Prior to the Third Plenum, the top Party officials reiterated the importance of the policy of “two will-nots”: The Party will not correct the mistakes made in the first 30 years (1949–1979) and will not acknowledge the mistakes made in the second 30 years (1979–2009).
The CCP has ruled for over 60 years. It has killed 80 million Chinese and persecuted hundreds of millions. The persecution of tens of millions of Falun Gong practitioners is still ongoing. The “two will-nots” abandons the idea of exposing and criticizing Jiang Zemins’s evil crimes.

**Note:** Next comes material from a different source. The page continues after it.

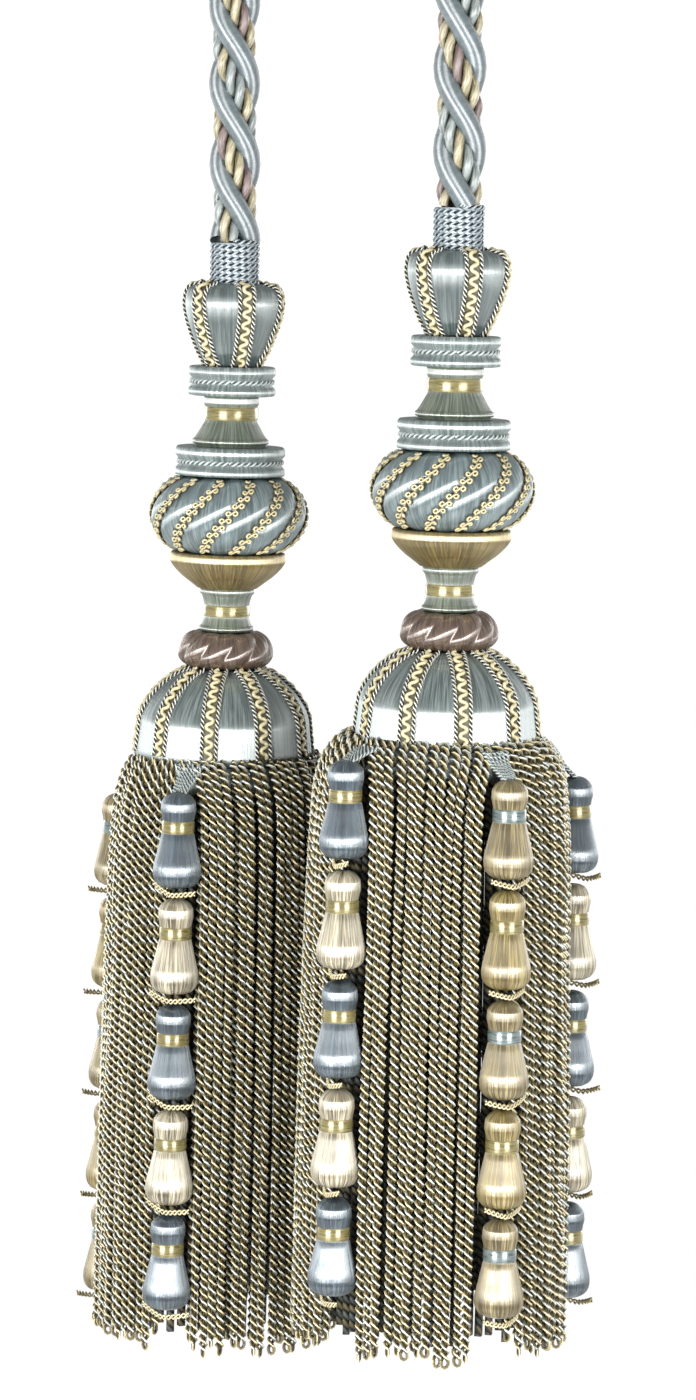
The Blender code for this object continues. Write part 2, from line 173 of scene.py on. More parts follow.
# -------- skirt
DOME_FOOT = -147.0
COLUMN_DEG = 7.2
COLUMNS = 50
HEADING_R = 25.3
# rings: in a turn of a ply; spin: where a ply starts, in degrees; root and the heights: from the dome's foot;
# stations: (radius, height, half angle kept free at each string)
Layer = namedtuple("Layer", "name pitch sides rings root spin stations")
OUTER = Layer("outer", 4.2, 3, 6, 2.0, 90.0, (
    (27.4, 1.3, 2.0), (30.0, -1.0, 4.0), (32.6, -5.6, 7.5), (34.2, -13.0, 10.6), (35.3, -30.0, 12.0),
    (36.0, -60.0, 12.2), (36.7, -100.0, 12.3), (37.2, -163.6, 12.4)))
SECOND = Layer("second", 5.8, 3, 4, -2.0, 135.0, (
    (27.6, -4.0, 5.0), (30.6, -10.0, 8.0), (32.2, -20.0, 9.6), (33.2, -60.0, 10.0), (33.9, -110.0, 10.0),
    (34.2, -161.4, 10.0)))
INNER_STATIONS = ((26.4, -11.0), (28.2, -24.0), (29.2, -60.0), (29.7, -110.0), (29.8, -160.6))
INNER_CORDS = 56
INNER_R = 1.3
INNER_ROOT = -8.0
INNER_STEP = 6.0
HEADING = ((24.2, -147.3), (24.6, -148.0), (24.6, -154.2), (24.2, -155.2))
HEADING_SIDES = 64
OUT_OF_PLACE = 0.25  # of a cord, in pitches
INNER_OUT_OF_PLACE = 0.3
ASTRAY = (0.2, 1.0)  # how much of it a cord has at its root and at its foot
ASTRAY_BY = 0.45  # in millimetres outwards and in degrees round
PITCH_VARIES = (0.95, 1.07)
FOOT_VARIES = (-2.0, 1.6)
INNER_FOOT_VARIES = (-3.0, 1.0)
PLY_PITCH = 4.7
PLY_CENTRE_R = 0.82
PLY_R = 0.56
# a thin dark brown strand along each outer bullion cord's axis: painted shade in the eyes between its two
# plies
EYE_SHADE_R = 0.42
EYE_SHADE_EVERY = 8  # rings of a ply for one of the core
LOOP_DROP = 2.0
LOOP_POINTS = 7
LOOP_SWELL = 0.5
SEED = 11

# -------- strings of small tassels
STRING_PITCH = 30.1
STRING_TOP_R = 38.0
STRING_LOW_R = 39.3
STRING_REACH = 170.0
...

By again asserting the policy of “two will-nots,” Xi Jinping and Li Keqiang have deprived themselves of the opportunity to place the transfer of power on a moral basis. Any reform without a moral foundation is bound to fail.
The Third Plenum of the 18th Central Committee will inadvertently become a turning point in history. In an attempt to solve the problem of faction in the Party, the Party’s leaders have abandoned the possibility of exposing and criticizing the evil the CCP has done.
In denying the fundamental problems the Party faces, the way forward for the Party becomes so narrow as to be a dead end. The political situation will have to take a new turn.
The consequences will surface soon. The reforms just launched will soon run aground, and conflicts will begin to swirl around them. The factions in the CCP, along with the central and local governments, will fall into chaotic battles. Chinese society will disintegrate, and the CCP will begin to dissolve. When the superficial reforms fail, the real social reforms will begin.